Federation scientists believe a series of solar flares exploded from 40 Eridani A. These ripped off the upper layers of the atmosphere, and volatilized much of the ocean. Without the protection of the ionosphere, and with water newly scarce, many of the plants and animals of Vulcan began to die off. Within a geological eye-blink the forests were gone, the oceans had become barren rock, and the atmosphere heated as it thinned.
The majority of Vulcan astronomers agree with certain points, but dispute that solar flares alone were responsible for the changes. They reason that 40 Eridani A, although a relatively energetic star for an orange-red dwarf, has historically never shown a level of activity anywhere near approaching what the Federation teams suggest occurred. Many Vulcan astronomers therefore theorize that a small but fast-moving rogue planet struck the star as it passed through the system. Because Vulcan was close to the sun when this happened, the planet not only got hit with the flares, but also with actual stellar material ripped from the star by the planet’s impact. In the perturbations, the orbits of the planets were drawn closer to the sun, and gravitational stresses may even have broken one apart (this planet would have become the system’s asteroid belt). Using this theory, the Vulcans account for not only the flares, but also the change in temperature and the tectonic shifting that has made so much of Vulcan geologically unstable.

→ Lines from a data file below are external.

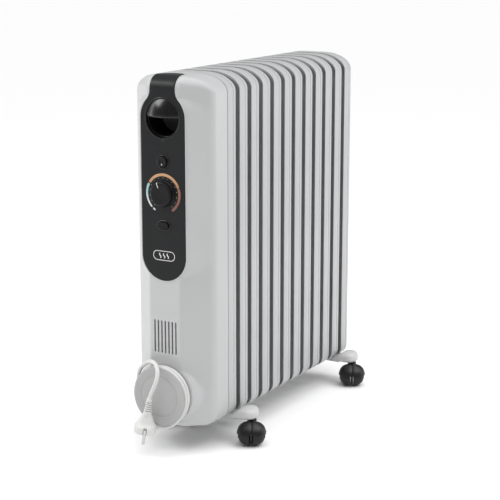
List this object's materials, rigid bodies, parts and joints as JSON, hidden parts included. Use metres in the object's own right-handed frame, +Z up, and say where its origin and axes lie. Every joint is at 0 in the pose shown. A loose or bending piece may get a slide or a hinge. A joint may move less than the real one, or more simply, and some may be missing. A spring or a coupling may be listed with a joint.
{
  "type": "oil filled radiator heater",
  "caption": "Free-standing oil filled electric radiator with welded fins, a control housing with thermostat, a cord winder and twin-wheel casters.",
  "frame": {"origin": "on the floor under the centre of the heater's bounding box, the free lead left out", "axes": "+Z up, the control panel faces -Y, the fins follow one another along +Y, +X is the heater's right side seen from the panel"},
  "size_m": [0.276, 0.5971, 0.643],
  "materials": {
    "fin_enamel": "satin white enamel on welded steel sheet",
    "bar_enamel": "satin white enamel on bent steel sheet",
    "housing_white": "finely textured satin white moulding",
    "cap_white": "satin white moulding",
    "disc_grey": "satin light grey moulding",
    "panel_black": "satin black fascia",
    "gloss_black": "polished black moulding",
    "knob_black": "fine grained black moulding",
    "scale_print": "printed colour bands",
    "badge_white": "printed white waves",
    "caster_black": "black nylon hood",
    "wheel_black": "black nylon wheel",
    "cord_white": "soft white PVC",
    "plug_white": "white moulded PVC",
    "pin_nickel": "nickel plated brass",
    "zinc_steel": "zinc plated steel",
    "element_steel": "sheathed heating element",
    "brass_flange": "machined brass",
    "ceramic_ivory": "heat resistant ivory moulding",
    "wire_brown": "silicone insulated wire"
  },
  "bodies": {
    "housing": {"fin_01": "fin_enamel", "fin_02": "fin_enamel", "fin_03": "fin_enamel", "fin_04": "fin_enamel", "fin_05": "fin_enamel", "fin_06": "fin_enamel", "fin_07": "fin_enamel", "fin_08": "fin_enamel", "fin_09": "fin_enamel", "fin_10": "fin_enamel", "fin_11": "fin_enamel", "fin_12": "fin_enamel", "lower_oil_header": "fin_enamel", "upper_oil_header": "fin_enamel", "oil_fill_plug": "zinc_steel", "heating_elements": "element_steel", "element_flange": "brass_flange", "control_housing": "housing_white", "heat_shield": "zinc_steel", "control_panel": "panel_black", "handle_cup": "gloss_black", "handle_grip": "gloss_black", "scale_ring": "scale_print", "thermostat_body": "ceramic_ivory", "button_bezels": "gloss_black", "eco_switch": "ceramic_ivory", "power_switch": "ceramic_ivory", "panel_badge": "badge_white", "winder_drum": "housing_white", "winder_disc": "disc_grey", "cord_gland": "cord_white", "cord_winding": "cord_white", "cord_tail": "cord_white", "plug_relief": "plug_white", "plug_body": "plug_white", "plug_pins": "pin_nickel", "terminal_block": "ceramic_ivory", "thermal_cutout": "zinc_steel", "tilt_switch": "ceramic_ivory", "wiring": "wire_brown", "housing_screws": "zinc_steel", "front_caster_bar": "bar_enamel", "rear_caster_bar": "bar_enamel", "bar_end_caps": "cap_white", "bar_u_bolts": "zinc_steel", "bar_wing_nuts": "zinc_steel"},
    "thermostat": {"thermostat_knob": "knob_black", "thermostat_shaft": "zinc_steel"},
    "eco_button": {"eco_button": "knob_black"},
    "power_key": {"power_key": "knob_black"},
    "swivel_fr": {"caster_hood_fr": "caster_black"},
    "wheels_fr": {"caster_wheels_fr": "wheel_black"},
    "swivel_fl": {"caster_hood_fl": "caster_black"},
    "wheels_fl": {"caster_wheels_fl": "wheel_black"},
    "swivel_rr": {"caster_hood_rr": "caster_black"},
    "wheels_rr": {"caster_wheels_rr": "wheel_black"},
    "swivel_rl": {"caster_hood_rl": "caster_black"},
    "wheels_rl": {"caster_wheels_rl": "wheel_black"}
  },
  "joints": [
    {"name": "thermostat_turn", "type": "hinge", "parent": "housing", "child": "thermostat", "pos_m": [0, -0.2565, 0.449], "axis": [0, -1, 0], "range_deg": [-160, 120]},
    {"name": "eco_button_press", "type": "slide", "parent": "housing", "child": "eco_button", "axis": [0, 1, 0], "range_m": [0, 0.003], "stiffness_N_per_m": 600, "springref_m": -0.002},
    {"name": "power_key_press", "type": "slide", "parent": "housing", "child": "power_key", "axis": [0, 1, 0], "range_m": [0, 0.003], "stiffness_N_per_m": 600, "springref_m": -0.002},
    {"name": "swivel_fr_turn", "type": "hinge", "parent": "housing", "child": "swivel_fr", "pos_m": [0.104, -0.1445, 0.05], "axis": [0, 0, 1], "continuous": true},
    {"name": "swivel_fl_turn", "type": "hinge", "parent": "housing", "child": "swivel_fl", "pos_m": [-0.104, -0.1445, 0.05], "axis": [0, 0, 1], "continuous": true},
    {"name": "swivel_rr_turn", "type": "hinge", "parent": "housing", "child": "swivel_rr", "pos_m": [0.104, 0.2455, 0.05], "axis": [0, 0, 1], "continuous": true},
    {"name": "swivel_rl_turn", "type": "hinge", "parent": "housing", "child": "swivel_rl", "pos_m": [-0.104, 0.2455, 0.05], "axis": [0, 0, 1], "continuous": true},
    {"name": "wheels_fr_roll", "type": "hinge", "parent": "swivel_fr", "child": "wheels_fr", "pos_m": [0.11081, -0.15787, 0.02], "axis": [0.891, 0.454, 0], "continuous": true},
    {"name": "wheels_fl_roll", "type": "hinge", "parent": "swivel_fl", "child": "wheels_fl", "pos_m": [-0.0899, -0.14963, 0.02], "axis": [0.342, 0.9397, 0], "continuous": true},
    {"name": "wheels_rr_roll", "type": "hinge", "parent": "swivel_rr", "child": "wheels_rr", "pos_m": [0.11081, 0.23214, 0.02], "axis": [0.891, 0.454, 0], "continuous": true},
    {"name": "wheels_rl_roll", "type": "hinge", "parent": "swivel_rl", "child": "wheels_rl", "pos_m": [-0.11081, 0.23214, 0.02], "axis": [0.891, -0.454, 0], "continuous": true}
  ]
}
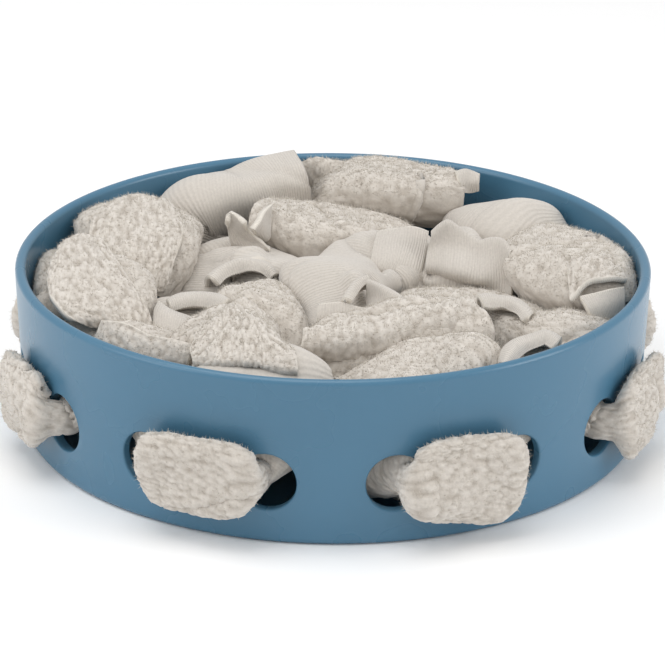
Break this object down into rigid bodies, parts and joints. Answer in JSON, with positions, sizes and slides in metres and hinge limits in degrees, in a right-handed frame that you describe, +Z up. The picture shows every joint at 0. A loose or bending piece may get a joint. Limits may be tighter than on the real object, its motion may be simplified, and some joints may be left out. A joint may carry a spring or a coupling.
{
  "type": "snuffle bowl with fleece strips",
  "caption": "Round plastic snuffle bowl with holes in its wall and teddy fleece strips threaded through them, their ends rolled up loosely inside.",
  "frame": {"origin": "middle of the bowl's underside", "axes": "+Z up out of the bowl, -Y towards the side that the picture shows"},
  "size_m": [0.295, 0.2974, 0.0775],
  "materials": {
    "plastic": "satin blue moulded plastic",
    "fleece": "warm light grey teddy fleece, curly pile on one side and brushed knit on the other"
  },
  "bodies": {
    "root": {"bowl": "plastic", "strip_1": "fleece", "strip_2": "fleece", "strip_3": "fleece", "strip_4": "fleece", "strip_5": "fleece", "strip_6": "fleece", "strip_7": "fleece", "strip_8": "fleece"}
  },
  "joints": []
}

Some Vulcan geologists, on the other hand, reject the solar flare theory entirely. They maintain that the internal tectonic activity on Vulcan is energetic enough to explain the changes by itself. They posit that an extremely violent period of volcanism (possibly following a cometary or meteoritic impact) altered the atmospheric chemistry, allowing 40 Eridani A to disintegrate the atmosphere. These geologists point to similar periods in Earth’s evolution, when its atmosphere changed from methane to nitrogen-oxygen, or when the ozone layer almost broke down in the early 21st century, as evidence that atmospheric changes created by ground conditions can alter planetary climate dramatically.